Vulcan Onshore Tip #19: Valve Liner

All Hammers shipped from the factory now are equipped with a Valve Liner. When the Valve Seat area is worn the Valve Liner can easily and quickly be replaced. This eliminates the old time consuming and expensive remachining of the Valve Seat. The Liner also allows Valve timing in the field with field tools and less than an hour’s time.

Old style Vulcan Hammers can be machined to fit the new Liner. Contact the factory for instructions.

Note: Retrofitting a cylinder for a valve liner is an operation requiring a high degree of precision and should be left to a specialist. If you want to know whether your Vulcan hammer was equipped with a valve liner from the factory, information on this is found in Vulcan Offshore Tip #7.

The Cylinder Valve Liners were developed not as much to deal with wear but to solve a manufacturing problem. In the process of casting the cylinders, the sand cores that shaped the ports to the valve liner would float in the molten metal. Since the port location required some precision, each and every hammer would have a different angular lineup of ports, which meant that the keyway for the trip in every valve stem had to be custom positioned. The valve liner insured that the ports would be in the same position on every hammer.
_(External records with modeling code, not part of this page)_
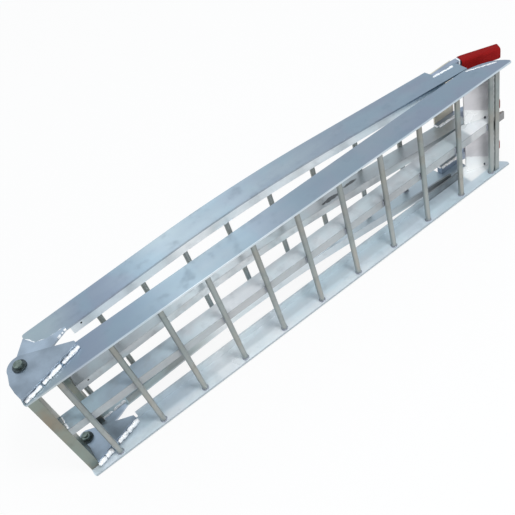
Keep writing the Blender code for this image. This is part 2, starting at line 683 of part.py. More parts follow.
def build_ramp():
    """Model every piece, hang the upper half on its pivot and place the ramp."""
    clear_scene()
    parts = new_collection("folding_loading_ramp")
    cutters = new_collection("cutters", hidden=True)
    web_low = (0.0, RAIL_WALL)
    web_top = (RAMP_WIDTH - RAIL_WALL, RAMP_WIDTH)
    flange_low = (0.0, FLANGE_HEIGHT)
    flange_top = (RAMP_WIDTH - FLANGE_HEIGHT, RAMP_WIDTH)

    lower_plates, upper_plates, low_stack, top_stack = hinge_plates(parts, cutters)
    lower = [lower_rail("left", web_low, flange_low, parts, cutters)]
    lower += [lower_middle_rail(parts, cutters)]
    lower += [lower_rail("right", web_top, flange_top, parts, cutters)]
    lower += [hinge_bar("lower_hinge_bar", GAP, TUBE_SETBACK, RAIL_DEPTH, SEAT_LOW, SEAT_TOP,
                        parts, cutters)]
    lower += lower_rungs(parts) + foot_plates(parts) + lower_plates
    lower += pivots(low_stack, top_stack, parts, cutters)

    upper = upper_rail("left", web_low, flange_low, parts, cutters)
    upper += upper_middle_rail(parts, cutters)
    upper += upper_rail("right", web_top, flange_top, parts, cutters)
    tread = tread_y(UPPER_START)
    upper += [hinge_bar("upper_hinge_bar", UPPER_START, tread - RAIL_DEPTH, tread - TUBE_SETBACK,
                        SEAT_LOW, SEAT_TOP, parts, cutters)]
    upper += upper_rungs(parts) + upper_plates + tongues(parts, cutters)
    upper += [end_plate(parts)]

    finish_meshes(lower + upper)
    paint(lower + upper)

    fold = bpy.data.objects.new("fold_axis", None)
    parts.objects.link(fold)
    fold.location = (PIVOT_X, PIVOT_Y, 0.0)
    bpy.context.view_layer.update()
    for piece in upper:
        piece.parent = fold
        piece.matrix_parent_inverse = fold.matrix_world.inverted()
    offset = place_on_origin(lower + upper, lower + [fold])
    print("origin offset", [round(value, 5) for value in offset])
    print("fold axis", [round(value, 5) for value in fold.matrix_world.translation])


build_ramp()
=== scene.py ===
"""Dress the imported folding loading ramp: metal finishes, weld beads, sleeves and a plain studio.

Lengths are metres. HOME is the lower left rail's corner at the hinge end, and the ramp's own
coordinates start there: x along the rails, y from the tread into the fold, z across the width.
"""
import math

import bmesh
import bpy
import numpy as np
from mathutils import Matrix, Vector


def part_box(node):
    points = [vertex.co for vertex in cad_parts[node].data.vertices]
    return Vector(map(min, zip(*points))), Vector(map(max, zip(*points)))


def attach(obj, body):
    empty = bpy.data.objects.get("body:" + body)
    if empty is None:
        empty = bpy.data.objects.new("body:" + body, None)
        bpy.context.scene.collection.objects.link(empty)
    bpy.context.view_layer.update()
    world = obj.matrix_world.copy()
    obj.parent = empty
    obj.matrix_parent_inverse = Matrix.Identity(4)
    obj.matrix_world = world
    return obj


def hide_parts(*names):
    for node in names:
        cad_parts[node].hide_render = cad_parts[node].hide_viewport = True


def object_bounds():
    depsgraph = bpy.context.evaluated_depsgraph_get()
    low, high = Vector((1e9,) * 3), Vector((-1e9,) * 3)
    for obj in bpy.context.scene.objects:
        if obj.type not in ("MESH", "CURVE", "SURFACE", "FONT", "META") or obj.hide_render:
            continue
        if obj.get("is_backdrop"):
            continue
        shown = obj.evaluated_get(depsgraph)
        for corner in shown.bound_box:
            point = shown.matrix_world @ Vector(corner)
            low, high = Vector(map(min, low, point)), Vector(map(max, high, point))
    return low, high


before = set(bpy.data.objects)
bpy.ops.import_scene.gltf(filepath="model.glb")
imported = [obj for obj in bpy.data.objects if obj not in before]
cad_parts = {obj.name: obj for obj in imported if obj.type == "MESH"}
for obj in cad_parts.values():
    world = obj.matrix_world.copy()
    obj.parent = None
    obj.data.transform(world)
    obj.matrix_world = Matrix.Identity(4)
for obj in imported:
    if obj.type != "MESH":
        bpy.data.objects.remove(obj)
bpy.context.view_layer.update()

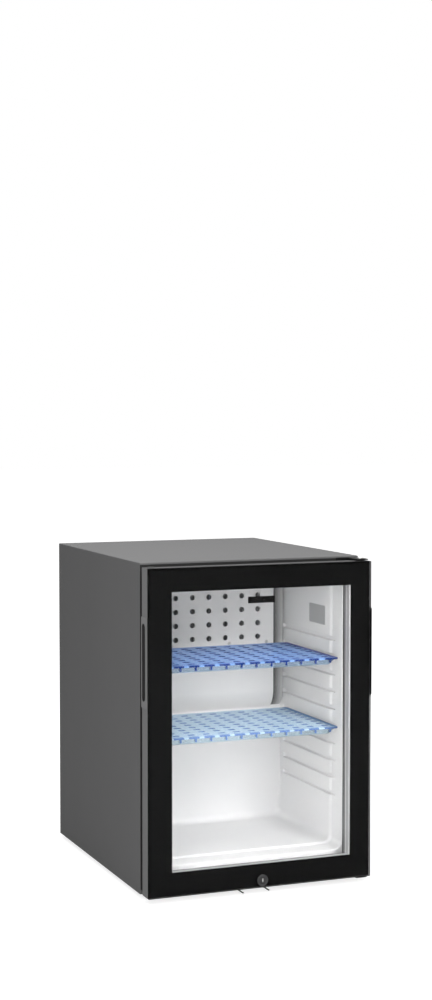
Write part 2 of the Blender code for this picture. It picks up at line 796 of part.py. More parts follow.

Below, the problem illustrated:

A valve setting instruction from 1920. Note the “cast in place” oiler on the early hammers.

Raymond had already developed the precursor to this with the steam chest bushing. These were simply cast iron tubes with the surfaces and slots machined. A steam chest bushing was lightly pressed into the cylinder, as opposed to the close sliding fit of the Vulcan liner. As the tip indicates, in both cases it simplified the timing of a Vulcan or Raymond hammer considerably.